Existing solutions do therefore not allow obtaining quantitative answers to practical questions that petroleum engineers consider when carrying out reservoir simulation studies, that is:
1. Fast sampling of the space of the study parameters that the modelling relates to, is important to optimize one or more economic and technical development criteria (development decision, selection of the position of the wells, of a recovery method, etc.).
2. Knowledge of how to coherently modify the geologic model is important in order to best calibrate the observed production data, including repeated seismic survey data. This can allow drilling while adapting to the geologic heterogeneities, to locate the fluids and therefore to better control the recovery scenario.
3. The ability to estimate uncertainties by carrying out Monte Carlo simulations is important to test the role of heterogeneities or of little-known parameters characterizing the subsoil. This allows quantification of the risk level linked with the development of a reservoir and thus to redefine development parameters, or even the economic parameters.
An exhaustive study including these various aspects (sensitivity study, data calibration and uncertainty estimation) can then potentially require repeated use of a flow simulator (dedicated software), hence the advantage of fast computing tools, of a precision compatible with that of the input data.

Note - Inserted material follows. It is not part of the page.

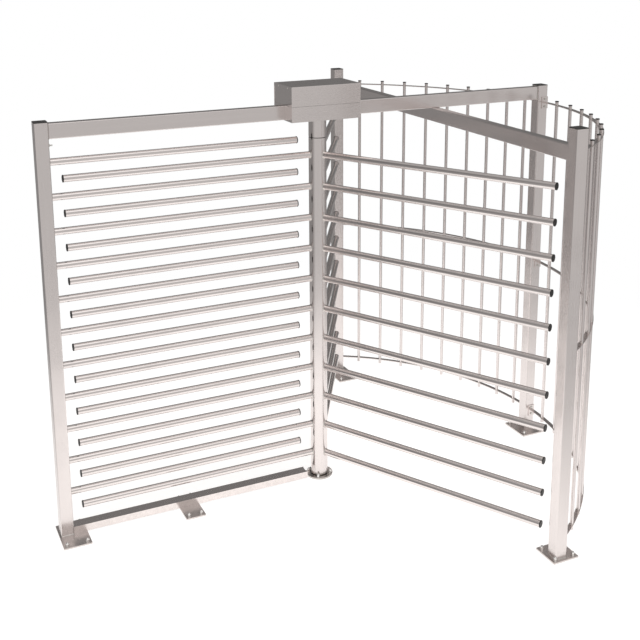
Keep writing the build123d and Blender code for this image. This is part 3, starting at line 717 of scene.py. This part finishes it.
def make_world():
    """Soft studio surround: a pale front, a dim back, a bright band overhead, and white to the eye."""
    world = bpy.data.worlds.new("studio")
    world.use_nodes = True
    bpy.context.scene.world = world
    tree = world.node_tree
    background = tree.nodes["Background"]
    place = add_node(tree, "ShaderNodeTexCoord").outputs["Generated"]
    ways = add_node(tree, "ShaderNodeSeparateXYZ", None, {0: place})
    behind = rescale(tree, ways.outputs["Z"], (-0.15, 0.12), (BACK_LIGHT_LOW, BACK_LIGHT_HIGH), smooth=True)
    front = rescale(tree, ways.outputs["Y"], (-0.6, 0.15), (FRONT_LIGHT, behind), smooth=True)
    above = rescale(tree, ways.outputs["Z"], (0.45, 0.9), (0.0, TOP_LIGHT), smooth=True)
    toward = add_node(tree, "ShaderNodeVectorMath", {"operation": "DOT_PRODUCT"}, {0: place, 1: PANEL_WAY})
    panel = rescale(tree, toward.outputs["Value"], (0.86, 0.97), (0.0, PANEL_LIGHT), smooth=True)
    level = calculate(tree, "ADD", front, calculate(tree, "ADD", above, panel))
    warm = add_node(tree, "ShaderNodeVectorMath", {"operation": "SCALE"}, {0: STUDIO_WHITE, "Scale": level})
    eye = add_node(tree, "ShaderNodeLightPath")
    seen = blend(tree, eye.outputs["Is Camera Ray"], warm.outputs[0], (1.0, 1.0, 1.0, 1.0))
    tree.links.new(seen, background.inputs["Color"])
    background.inputs["Strength"].default_value = 1.0


make_world()

LAMP_PLACE = Vector((0.0, -1.5, 7.0))
LAMP_SIZE = (9.0, 7.0)
LAMP_POWER = 400.0
lamp = bpy.data.lights.new("overhead", "AREA")
lamp.shape = "RECTANGLE"
lamp.size, lamp.size_y = LAMP_SIZE
lamp.energy = LAMP_POWER
lamp.color = (1.0, 0.99, 0.98)
light = bpy.data.objects.new("overhead", lamp)
light.location = LAMP_PLACE
light.rotation_euler = (-LAMP_PLACE).to_track_quat("-Z", "Y").to_euler()
light.visible_glossy = False
bpy.context.scene.collection.objects.link(light)
bpy.context.scene.view_settings.view_transform = "Standard"
bpy.context.scene.view_settings.look = "None"

# ---- camera --------------------------------------------------------------------------------------------
# A camera a little above head height in front of the entrance side, turned to the right and down.

CAMERA_PLACE = (-2.373, -5.154, 3.158)
CAMERA_YAW = math.radians(24.86)
CAMERA_DOWN = math.radians(12.65)
CAMERA_ROLL = math.radians(-0.29)
SENSOR_MM = 36.0
LENS_MM = 57.16125
camera_data = bpy.data.cameras.new("view")
camera_data.sensor_width = SENSOR_MM
camera_data.lens = LENS_MM
camera_data.shift_y = -0.23
camera_data.clip_end = 400.0
camera = bpy.data.objects.new("view", camera_data)
bpy.context.scene.collection.objects.link(camera)
facing = Matrix.Rotation(-CAMERA_YAW, 4, "Z") @ Matrix.Rotation(math.radians(90) - CAMERA_DOWN, 4, "X")
camera.matrix_world = Matrix.Translation(CAMERA_PLACE) @ facing @ Matrix.Rotation(CAMERA_ROLL, 4, "Z")
bpy.context.scene.camera = camera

The method according to the invention allows determination of the position of a front separating two immiscible fluids in motion in a heterogeneous porous medium, without systematically updating the pressure field so as to obtain a simulation of the multiphase flows in the porous medium that is fast enough to obtain quantitative information allowing optimum development of the reservoir, by determining technical development parameters and/or economic parameters.